A team with that rotation is a game out of first place with 25 to play. I can’t really explain it all that well. You can credt a bullpen that has been excellent since the All-Star break thanks to random returns to effectiveness such as Troy Percival, Russ Springer, and Ryan Franklin. The Cardinals have gotten more “huh?” performances this year than any team in baseball, from Piniero and the relievers to Brendan Ryan (.341/.399/.484 on the heels of showing nothing in two Triple-A stints) and, of course, Kevin Maas‘ comeback role as Rick Ankiel (.358/.409/.765). A pennant race isn’t a beauty contest, and as ugly as this roster is right now, it’s playing meaningful baseball games a week after Labor Day.

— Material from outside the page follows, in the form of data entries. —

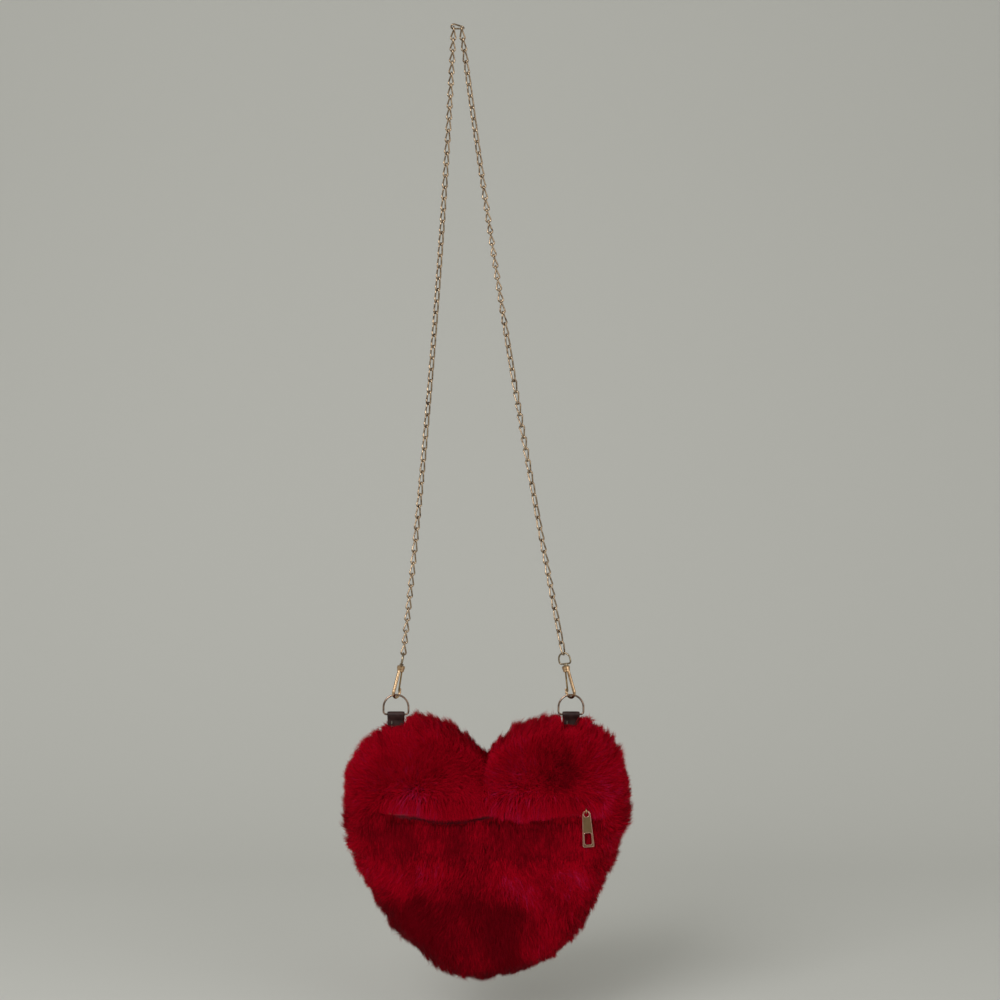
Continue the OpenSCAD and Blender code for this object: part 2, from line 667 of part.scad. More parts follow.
module slider_plate(y) {
    translate([slider_x, y, zip_z]) rotate([90, 0, 0]) linear_extrude(slider_plate_t, center = true) union() {
        square([slider_len - 2 * slider_corner_r, slider_h], center = true);
        square([slider_len, slider_h - 2 * slider_corner_r], center = true);
        for (sx = [-1, 1]) for (sz = [-1, 1])
            translate([sx * (slider_len / 2 - slider_corner_r), sz * (slider_h / 2 - slider_corner_r)])
                circle(r = slider_corner_r);
    }
}

// Two plates with turned in rims, joined by the wedge that parts the teeth, and the puller loop.
module zip_slider() {
    rim_reach = slider_inside - tape_t / 2 - slider_rim_play;
    color("#9c8354") {
        slider_plate(-zip_depth - slider_inside - slider_plate_t / 2);
        slider_plate(-zip_depth + slider_inside + slider_plate_t / 2);
        for (front = [-1, 1]) for (up = [-1, 1])
            translate([slider_x, -zip_depth + front * (slider_inside - rim_reach / 2 + slider_plate_t / 4),
                zip_z + up * (slider_h - slider_rim_t) / 2])
                cube([slider_len - 2 * slider_corner_r, rim_reach + slider_plate_t / 2, slider_rim_t],
                    center = true);
        translate([slider_x + slider_len / 2 - wedge_len, -zip_depth, zip_z])
            cube([wedge_len, 2 * slider_inside + slider_plate_t, wedge_t], center = true);
        translate([slider_x, bail_y, zip_z + bail_rise]) rotate([0, 90, 0])
            rotate_extrude() translate([bail_r, 0]) circle(d = bail_wire_d);
    }
}

// The puller's plate before it is cut: a round top about the eye, and rounded lower corners.
module puller_blank() {
    translate([0, puller_eye_z, 0]) cylinder(h = puller_t, d = puller_top_w, center = true);
    linear_extrude(puller_t, center = true) polygon([
        [-puller_top_w / 2, puller_eye_z], [puller_top_w / 2, puller_eye_z],
        [puller_low_half, puller_low + puller_corner_r], [puller_low_half - puller_corner_r, puller_low],
        [puller_corner_r - puller_low_half, puller_low], [-puller_low_half, puller_low + puller_corner_r]]);
    for (side = [LEFT, RIGHT])
        translate([side * (puller_low_half - puller_corner_r), puller_low + puller_corner_r, 0])
            cylinder(h = puller_t, r = puller_corner_r, center = true);
}

// The long slot, its four corners rounded.
module puller_slot_cut() {
    half = puller_slot_w / 2 - puller_slot_r;
    h = puller_t + 2 * overrun;
    for (side = [LEFT, RIGHT]) for (z = [puller_slot_r, puller_slot_len - puller_slot_r])
        translate([side * half, z, 0]) cylinder(h = h, r = puller_slot_r, center = true);
    translate([0, puller_slot_len / 2, 0]) {
        cube([puller_slot_w, puller_slot_len - 2 * puller_slot_r, h], center = true);
        cube([2 * half, puller_slot_len, h], center = true);
    }
}

// The puller hangs by the rim above its round eye, which lies in the slider's loop, a little aside.
module zip_puller() {
    color("#b39a66") translate([slider_x, bail_y, zip_z + bail_rise])
        rotate([90, 0, 0]) rotate([0, 0, puller_lean]) difference() {
            union() puller_blank();
            translate([0, puller_eye_z, 0])
                cylinder(h = puller_t + 2 * overrun, d = puller_eye_d, center = true);
            translate([0, puller_low + puller_slot_margin, 0]) puller_slot_cut();
        }
}

hang_link();
chain_left_upper();
chain_left_lower();
chain_right_upper();
chain_right_lower();
swivel_eye_left();
swivel_eye_right();
hook_left();
hook_right();
gate_left();
gate_right();
gate_pin_left();
gate_pin_right();
gate_spring_left();
gate_spring_right();
d_ring_left();
d_ring_right();
tab_left();
tab_right();
tab_stitching_left();
tab_stitching_right();
front_fur();
back_fur();
front_lining();
back_lining();
seam_binding();
zip_tape_upper();
zip_tape_lower();
zip_teeth_upper();
zip_teeth_lower();
zip_stop_closed();
zip_stop_open();
zip_slider();
zip_puller();
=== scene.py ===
"""A heart shaped purse of red faux fur on a gilt chain strap: its pile, cloth, metal parts and studio."""

from __future__ import annotations

import logging
import math
from dataclasses import dataclass, field
from enum import Enum
from functools import cached_property

import bpy
import numpy as np
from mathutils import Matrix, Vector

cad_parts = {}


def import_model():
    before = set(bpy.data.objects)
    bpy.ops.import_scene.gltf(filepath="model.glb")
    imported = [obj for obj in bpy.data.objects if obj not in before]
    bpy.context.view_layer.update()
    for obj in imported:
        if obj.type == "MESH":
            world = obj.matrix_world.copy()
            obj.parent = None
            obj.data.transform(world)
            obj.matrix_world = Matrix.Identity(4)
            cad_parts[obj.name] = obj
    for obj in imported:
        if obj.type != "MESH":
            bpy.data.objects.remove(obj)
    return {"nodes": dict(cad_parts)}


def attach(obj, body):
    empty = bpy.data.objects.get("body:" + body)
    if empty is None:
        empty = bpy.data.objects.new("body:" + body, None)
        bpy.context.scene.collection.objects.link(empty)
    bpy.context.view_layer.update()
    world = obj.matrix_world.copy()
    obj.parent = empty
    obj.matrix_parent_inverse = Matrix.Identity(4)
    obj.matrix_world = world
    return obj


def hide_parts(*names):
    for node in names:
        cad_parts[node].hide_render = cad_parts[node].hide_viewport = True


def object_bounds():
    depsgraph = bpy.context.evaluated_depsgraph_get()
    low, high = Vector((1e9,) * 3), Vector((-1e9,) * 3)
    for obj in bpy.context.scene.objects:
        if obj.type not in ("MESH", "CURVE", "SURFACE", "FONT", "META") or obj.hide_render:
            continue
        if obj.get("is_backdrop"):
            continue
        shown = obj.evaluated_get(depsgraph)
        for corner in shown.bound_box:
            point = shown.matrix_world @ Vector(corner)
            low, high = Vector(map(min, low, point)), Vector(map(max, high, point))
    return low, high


LOG = logging.getLogger("purse")
MM_PER_M = 1000
FIBRE_MAP = "fibre"
DOWN = np.array([0, 0, -1.0])
Array = np.ndarray
Material = bpy.types.Material
Node = bpy.types.Node
Socket = bpy.types.NodeSocket
Span = tuple[float, float]
Triple = tuple[float, float, float]
Chance = np.random.Generator


# Colours and nodes


def linear(hex_colour: str) -> tuple[float, float, float, float]:
    """Turns an sRGB hex colour into the linear one that a shader works with.

    Args:
        hex_colour: six hex digits after a hash, such as "#8a0616".

    Returns:
        Linear red, green and blue, and an alpha of 1.
    """
    parts = [int(hex_colour[i : i + 2], 16) / 255 for i in (1, 3, 5)]
    red, green, blue = [c / 12.92 if c <= 0.04045 else ((c + 0.055) / 1.055) ** 2.4 for c in parts]
    return red, green, blue, 1.0


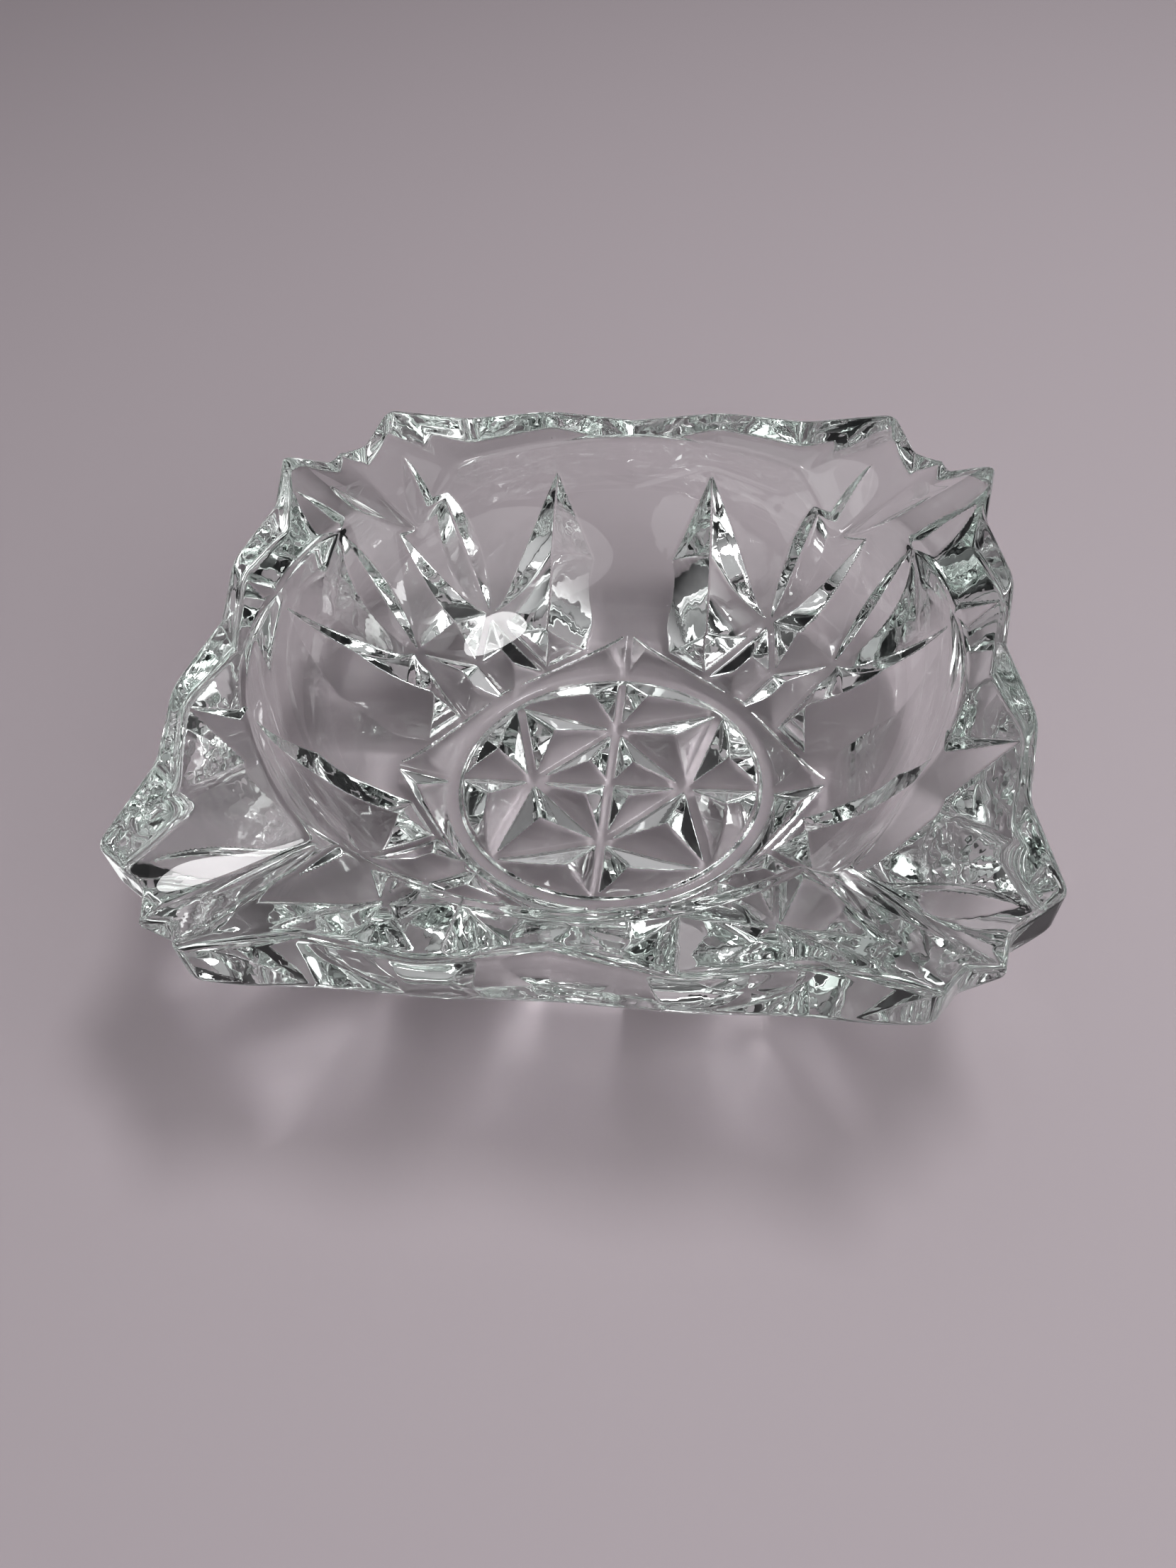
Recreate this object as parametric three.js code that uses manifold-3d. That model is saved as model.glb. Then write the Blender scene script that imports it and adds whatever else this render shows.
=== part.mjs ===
// A square pressed-glass ashtray, in millimetres, +Z up, standing on z = 0 and centred on the Z axis.
// One solid piece of glass: a round smooth bowl in a square block with zigzag sides, a V-shaped rest
// at each corner, and a cut pattern of flat-sided pits all over the underside.
import * as THREE from "three";
import { ConvexGeometry } from "three/addons/geometries/ConvexGeometry.js";
import { mergeVertices } from "three/addons/utils/BufferGeometryUtils.js";
import Module from "manifold-3d";

// Overall sizes
const HALF_WIDTH = 75; // centre to the crests of a side, at the rim
const HEIGHT = 47;
const BASE_SHARE = 0.951; // outline of the zigzag wall at z = 0 as a share of the one at the rim

// Zigzag wall
const PRONG_AT = 55.7; // from the middle of a side to the prong at its end
const VALLEY_DEPTH = 3.4;
const CORNER_NOTCH = 63; // x and y of the notch between the two prongs of a corner
const CREST_FLAT = 0.8; // half width of the blunt tip of a crest or a prong

// Bowl
const BOWL_RADIUS = 63.5;
const FLOOR_RADIUS = 28;
const FLOOR_Z = 12.7;
const BOWL_POWER = 2.05;

// Underside: a foot, a shallow cone round it, and eight sloping sides that cut the wall off below
const FOOT_RADIUS = 33;
const SHOULDER_Z = 32.6;
const SHOULDER = 71; // half width across the sides at the shoulder height
const SHOULDER_DIAGONAL = 87.1; // the same along a diagonal
const SIDE_SLOPE = 1.2;
const CORNER_SLOPE = 0.92;
const CONE_SLOPE = 0.34;

// Medallion under the foot
const RING_RADIUS = 30.4;
const RECESS = 1.9;
const STAR_NODE = 15.6; // centre to the four inner nodes of the star lattice
const PIT_DEPTH = 3.8;
const LATTICE_WIDTH = 1.4; // flat strip left between two pits

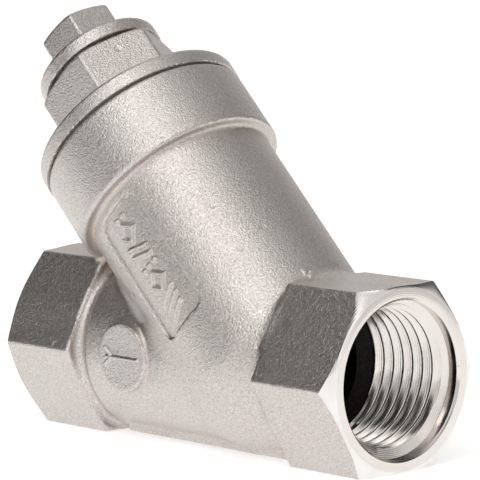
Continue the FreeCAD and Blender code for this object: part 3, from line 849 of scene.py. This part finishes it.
def new_metal(name):
    """A bare metal with its node tree, its shader and the place that its noises are read at."""
    material, tree = new_material(name)
    shader = tree.nodes["Principled BSDF"]
    shader.inputs["Metallic"].default_value = 1.0
    return material, tree, shader, tree.nodes.new("ShaderNodeTexCoord").outputs["Object"]


def noise(tree, place, scale, detail, roughness=0.5):
    """Noise between 0 and 1 at a place; the scale counts grains to the metre."""
    texture = tree.nodes.new("ShaderNodeTexNoise")
    for name, number in (("Scale", scale), ("Detail", detail), ("Roughness", roughness)):
        texture.inputs[name].default_value = number
    tree.links.new(place, texture.inputs["Vector"])
    return texture.outputs["Fac"]


def spread(tree, value, low, high, to_low, to_high):
    """Map one range of a value to another, with clamping."""
    ranged = tree.nodes.new("ShaderNodeMapRange")
    for name, number in (("From Min", low), ("From Max", high), ("To Min", to_low), ("To Max", to_high)):
        ranged.inputs[name].default_value = number
    tree.links.new(value, ranged.inputs["Value"])
    return ranged.outputs["Result"]


def tint(tree, factor, first, second):
    """A colour between two; each is a colour or another socket."""
    mix = tree.nodes.new("ShaderNodeMix")
    mix.data_type = "RGBA"
    tree.links.new(factor, mix.inputs["Factor"])
    for socket, colour in ((mix.inputs[6], first), (mix.inputs[7], second)):
        if isinstance(colour, tuple):
            socket.default_value = (*colour, 1.0)
        else:
            tree.links.new(colour, socket)
    return mix.outputs[2]


def maths(tree, operation, first, second):
    """Arithmetic on two values; each is a number or a socket."""
    node = tree.nodes.new("ShaderNodeMath")
    node.operation = operation
    for socket, value in zip(node.inputs, (first, second)):
        if isinstance(value, (int, float)):
            socket.default_value = value
        else:
            tree.links.new(value, socket)
    return node.outputs[0]


def bump(tree, height, depth):
    """Dents of a height map, this many millimetres deep."""
    node = tree.nodes.new("ShaderNodeBump")
    node.inputs["Strength"].default_value = 1.0
    node.inputs["Distance"].default_value = depth * MM
    tree.links.new(height, node.inputs["Height"])
    return node.outputs["Normal"]


# %% [markdown]
# The cast skin. Sizes are in metres here, so a noise of scale 4200 has grains about a quarter of a
# millimetre wide. The passages behind the threads get a near-black, dull version of the same skin, which paints
# the shade inside them.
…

The Cards’ talent level is so far behind that of the Cubs’ that you can’t see it, but we might have said the same thing during the 2006 NLCS and the 2006 World Series. The wins that Percival and Ryan and Ankiel have put on the board all count, and while it’s unlikely that out-of-character performances like these can be sustained for another month, it’s not impossible. It’s just not the way to bet, or to make predictions on the Interweb.

I liked the Cubs in February, April, June and August, and I’m sticking with them now. Sometimes, the best team wins, and the Cubs have the best team.